'''

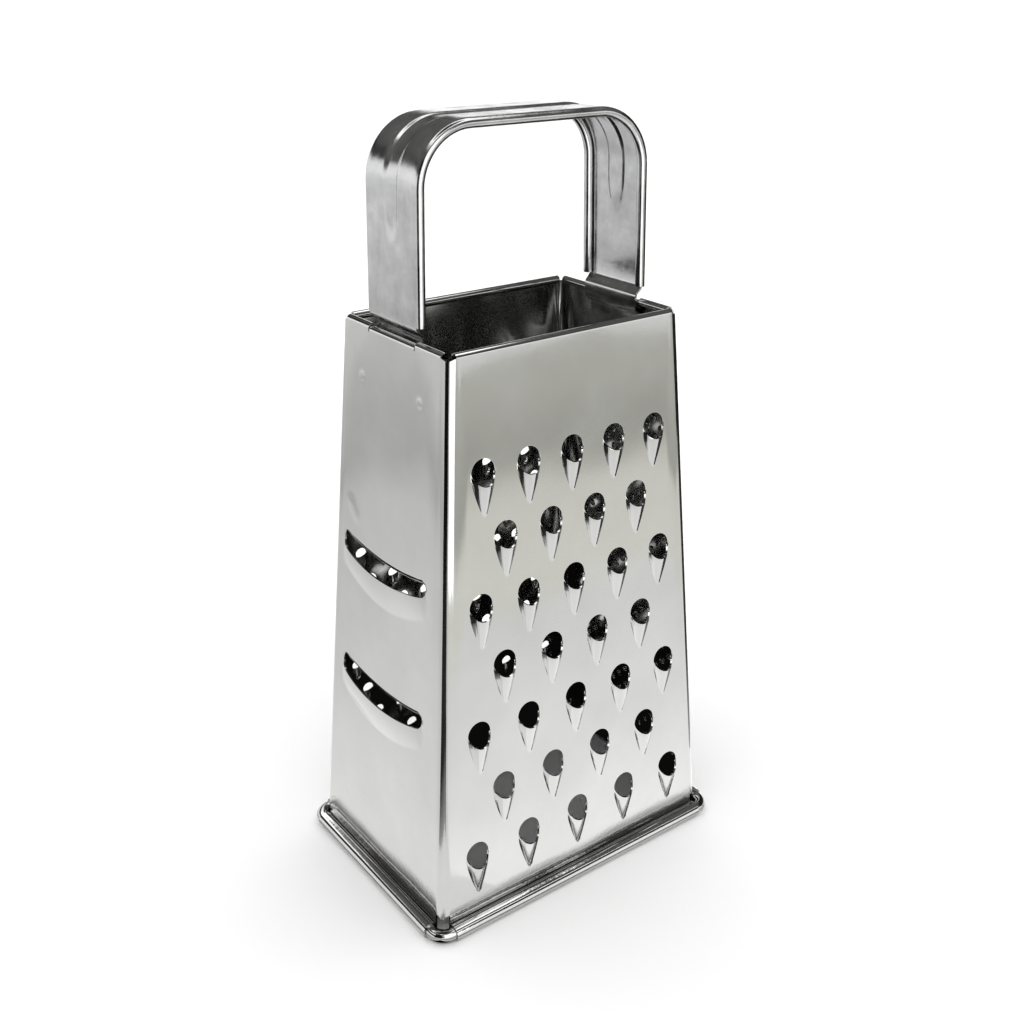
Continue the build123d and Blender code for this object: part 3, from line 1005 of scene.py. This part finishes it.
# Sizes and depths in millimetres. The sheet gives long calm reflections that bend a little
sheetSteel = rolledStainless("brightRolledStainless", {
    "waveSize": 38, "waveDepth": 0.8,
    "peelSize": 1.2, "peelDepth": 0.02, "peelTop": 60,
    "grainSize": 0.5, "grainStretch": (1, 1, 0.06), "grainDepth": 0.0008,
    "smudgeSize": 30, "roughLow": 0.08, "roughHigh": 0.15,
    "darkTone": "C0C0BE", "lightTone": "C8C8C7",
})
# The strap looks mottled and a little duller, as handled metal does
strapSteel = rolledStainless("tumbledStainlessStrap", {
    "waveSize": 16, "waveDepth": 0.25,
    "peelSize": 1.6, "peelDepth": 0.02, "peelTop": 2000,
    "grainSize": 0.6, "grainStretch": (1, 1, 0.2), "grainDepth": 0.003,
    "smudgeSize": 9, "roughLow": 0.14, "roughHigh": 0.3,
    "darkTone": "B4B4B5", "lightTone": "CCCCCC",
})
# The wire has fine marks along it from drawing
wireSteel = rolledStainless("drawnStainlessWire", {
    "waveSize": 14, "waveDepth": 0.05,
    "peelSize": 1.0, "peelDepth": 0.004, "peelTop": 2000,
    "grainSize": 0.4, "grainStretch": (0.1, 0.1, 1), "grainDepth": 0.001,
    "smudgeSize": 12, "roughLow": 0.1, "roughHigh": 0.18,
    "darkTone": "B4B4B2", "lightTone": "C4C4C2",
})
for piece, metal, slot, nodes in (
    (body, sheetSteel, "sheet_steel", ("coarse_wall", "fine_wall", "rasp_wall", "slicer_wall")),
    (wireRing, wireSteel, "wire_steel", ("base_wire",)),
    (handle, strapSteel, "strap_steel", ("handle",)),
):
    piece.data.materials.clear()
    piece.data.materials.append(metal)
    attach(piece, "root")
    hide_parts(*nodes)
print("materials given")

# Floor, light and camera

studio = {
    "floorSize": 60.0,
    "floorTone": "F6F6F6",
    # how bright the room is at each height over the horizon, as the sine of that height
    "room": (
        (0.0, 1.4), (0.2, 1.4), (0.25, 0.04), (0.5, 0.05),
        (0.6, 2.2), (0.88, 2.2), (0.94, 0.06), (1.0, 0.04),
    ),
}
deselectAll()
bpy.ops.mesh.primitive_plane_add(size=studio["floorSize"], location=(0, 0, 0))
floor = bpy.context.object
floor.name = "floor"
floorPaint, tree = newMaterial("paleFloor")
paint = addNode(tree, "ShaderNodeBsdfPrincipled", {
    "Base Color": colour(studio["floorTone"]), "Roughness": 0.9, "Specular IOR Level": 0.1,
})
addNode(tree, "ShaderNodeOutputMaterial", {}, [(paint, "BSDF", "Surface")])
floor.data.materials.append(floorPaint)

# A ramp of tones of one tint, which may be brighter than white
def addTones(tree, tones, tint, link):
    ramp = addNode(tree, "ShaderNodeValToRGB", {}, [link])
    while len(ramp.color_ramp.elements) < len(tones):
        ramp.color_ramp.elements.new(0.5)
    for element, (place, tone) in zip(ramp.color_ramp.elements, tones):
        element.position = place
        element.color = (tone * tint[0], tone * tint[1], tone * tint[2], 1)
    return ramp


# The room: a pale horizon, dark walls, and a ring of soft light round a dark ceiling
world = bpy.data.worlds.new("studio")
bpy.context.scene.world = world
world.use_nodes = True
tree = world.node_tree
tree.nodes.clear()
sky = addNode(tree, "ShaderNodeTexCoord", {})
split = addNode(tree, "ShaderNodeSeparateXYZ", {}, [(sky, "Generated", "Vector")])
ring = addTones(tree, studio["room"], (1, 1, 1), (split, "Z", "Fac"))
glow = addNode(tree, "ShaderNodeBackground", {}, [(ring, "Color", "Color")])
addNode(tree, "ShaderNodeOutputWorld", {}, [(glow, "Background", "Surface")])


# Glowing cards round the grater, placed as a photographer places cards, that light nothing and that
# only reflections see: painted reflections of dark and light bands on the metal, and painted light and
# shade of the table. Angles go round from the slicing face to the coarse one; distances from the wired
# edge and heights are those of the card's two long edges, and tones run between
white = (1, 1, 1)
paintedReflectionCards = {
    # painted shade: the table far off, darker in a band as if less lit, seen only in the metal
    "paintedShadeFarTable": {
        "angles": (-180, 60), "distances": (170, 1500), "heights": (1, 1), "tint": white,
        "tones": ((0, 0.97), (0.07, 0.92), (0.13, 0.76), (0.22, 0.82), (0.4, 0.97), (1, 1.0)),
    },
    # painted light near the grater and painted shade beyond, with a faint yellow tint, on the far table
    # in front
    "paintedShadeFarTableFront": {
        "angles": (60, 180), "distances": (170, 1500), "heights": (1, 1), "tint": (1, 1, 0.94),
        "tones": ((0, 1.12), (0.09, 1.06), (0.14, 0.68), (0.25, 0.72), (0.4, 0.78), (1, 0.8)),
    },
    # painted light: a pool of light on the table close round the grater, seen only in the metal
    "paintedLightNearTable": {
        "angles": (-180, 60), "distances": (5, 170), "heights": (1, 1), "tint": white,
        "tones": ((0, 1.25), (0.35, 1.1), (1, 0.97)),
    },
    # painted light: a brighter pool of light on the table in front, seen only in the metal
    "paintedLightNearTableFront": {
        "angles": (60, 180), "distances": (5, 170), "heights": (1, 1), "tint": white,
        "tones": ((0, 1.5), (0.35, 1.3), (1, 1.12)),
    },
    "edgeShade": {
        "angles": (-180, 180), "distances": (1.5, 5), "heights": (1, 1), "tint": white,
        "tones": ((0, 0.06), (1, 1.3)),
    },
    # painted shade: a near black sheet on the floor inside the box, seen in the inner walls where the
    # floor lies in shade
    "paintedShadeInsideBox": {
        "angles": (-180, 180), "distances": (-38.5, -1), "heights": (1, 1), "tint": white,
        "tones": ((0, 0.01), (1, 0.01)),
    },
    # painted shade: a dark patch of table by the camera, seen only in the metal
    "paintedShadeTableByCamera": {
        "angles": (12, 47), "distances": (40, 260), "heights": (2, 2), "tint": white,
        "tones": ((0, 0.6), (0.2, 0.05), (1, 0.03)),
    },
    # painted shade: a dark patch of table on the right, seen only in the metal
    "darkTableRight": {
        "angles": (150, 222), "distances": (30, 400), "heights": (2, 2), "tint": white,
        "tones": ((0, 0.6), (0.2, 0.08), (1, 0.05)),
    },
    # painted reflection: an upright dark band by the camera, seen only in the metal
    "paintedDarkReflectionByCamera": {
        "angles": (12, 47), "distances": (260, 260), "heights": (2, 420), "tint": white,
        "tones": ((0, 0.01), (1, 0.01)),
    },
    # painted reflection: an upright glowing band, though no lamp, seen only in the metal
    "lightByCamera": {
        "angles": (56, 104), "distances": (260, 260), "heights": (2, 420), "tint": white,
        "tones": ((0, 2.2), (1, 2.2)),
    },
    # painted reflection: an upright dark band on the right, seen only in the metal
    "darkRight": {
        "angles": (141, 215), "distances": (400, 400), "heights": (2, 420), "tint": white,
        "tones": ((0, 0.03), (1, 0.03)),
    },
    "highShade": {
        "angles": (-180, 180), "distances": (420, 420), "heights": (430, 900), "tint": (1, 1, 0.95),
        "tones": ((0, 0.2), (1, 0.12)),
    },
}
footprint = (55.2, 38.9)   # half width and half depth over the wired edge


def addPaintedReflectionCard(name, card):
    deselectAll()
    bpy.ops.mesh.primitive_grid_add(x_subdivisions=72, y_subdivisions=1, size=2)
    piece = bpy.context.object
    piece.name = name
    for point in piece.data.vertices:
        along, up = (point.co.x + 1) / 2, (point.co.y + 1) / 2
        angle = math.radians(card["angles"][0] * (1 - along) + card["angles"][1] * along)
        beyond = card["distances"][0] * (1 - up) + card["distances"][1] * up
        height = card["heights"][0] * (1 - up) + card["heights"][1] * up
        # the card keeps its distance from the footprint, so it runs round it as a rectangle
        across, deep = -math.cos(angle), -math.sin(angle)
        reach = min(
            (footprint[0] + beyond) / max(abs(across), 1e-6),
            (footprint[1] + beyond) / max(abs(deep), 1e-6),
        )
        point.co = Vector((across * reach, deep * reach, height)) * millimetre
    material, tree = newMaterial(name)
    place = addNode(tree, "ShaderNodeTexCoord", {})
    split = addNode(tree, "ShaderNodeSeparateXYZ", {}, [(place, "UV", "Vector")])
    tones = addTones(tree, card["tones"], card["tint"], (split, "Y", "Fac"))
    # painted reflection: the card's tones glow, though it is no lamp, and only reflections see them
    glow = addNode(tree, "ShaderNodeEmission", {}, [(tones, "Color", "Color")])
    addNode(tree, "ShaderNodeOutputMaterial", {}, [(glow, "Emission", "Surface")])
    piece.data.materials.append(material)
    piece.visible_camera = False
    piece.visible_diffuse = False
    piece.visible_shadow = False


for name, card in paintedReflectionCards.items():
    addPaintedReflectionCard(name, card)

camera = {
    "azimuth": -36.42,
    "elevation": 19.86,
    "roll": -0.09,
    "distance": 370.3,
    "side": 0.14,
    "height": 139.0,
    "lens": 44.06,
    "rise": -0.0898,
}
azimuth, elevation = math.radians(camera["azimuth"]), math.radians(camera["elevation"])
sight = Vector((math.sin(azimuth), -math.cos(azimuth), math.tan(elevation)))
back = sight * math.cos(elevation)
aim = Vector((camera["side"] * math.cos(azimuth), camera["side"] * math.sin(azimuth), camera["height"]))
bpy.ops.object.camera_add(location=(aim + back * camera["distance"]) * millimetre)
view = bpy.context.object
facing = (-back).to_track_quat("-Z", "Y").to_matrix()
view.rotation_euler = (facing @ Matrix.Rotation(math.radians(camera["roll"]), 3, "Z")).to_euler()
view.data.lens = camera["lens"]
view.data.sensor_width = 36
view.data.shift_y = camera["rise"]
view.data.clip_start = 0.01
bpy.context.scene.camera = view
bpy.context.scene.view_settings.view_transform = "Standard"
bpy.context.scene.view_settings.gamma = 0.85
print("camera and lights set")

'''

#### Work to do
Proceeding from the line containing "hide_parts(*nodes)" through the line containing "# Floor, light and camera", transcribe the lines above exactly, both end lines included.

#### Exercise solution
    hide_parts(*nodes)
print("materials given")

# Floor, light and camera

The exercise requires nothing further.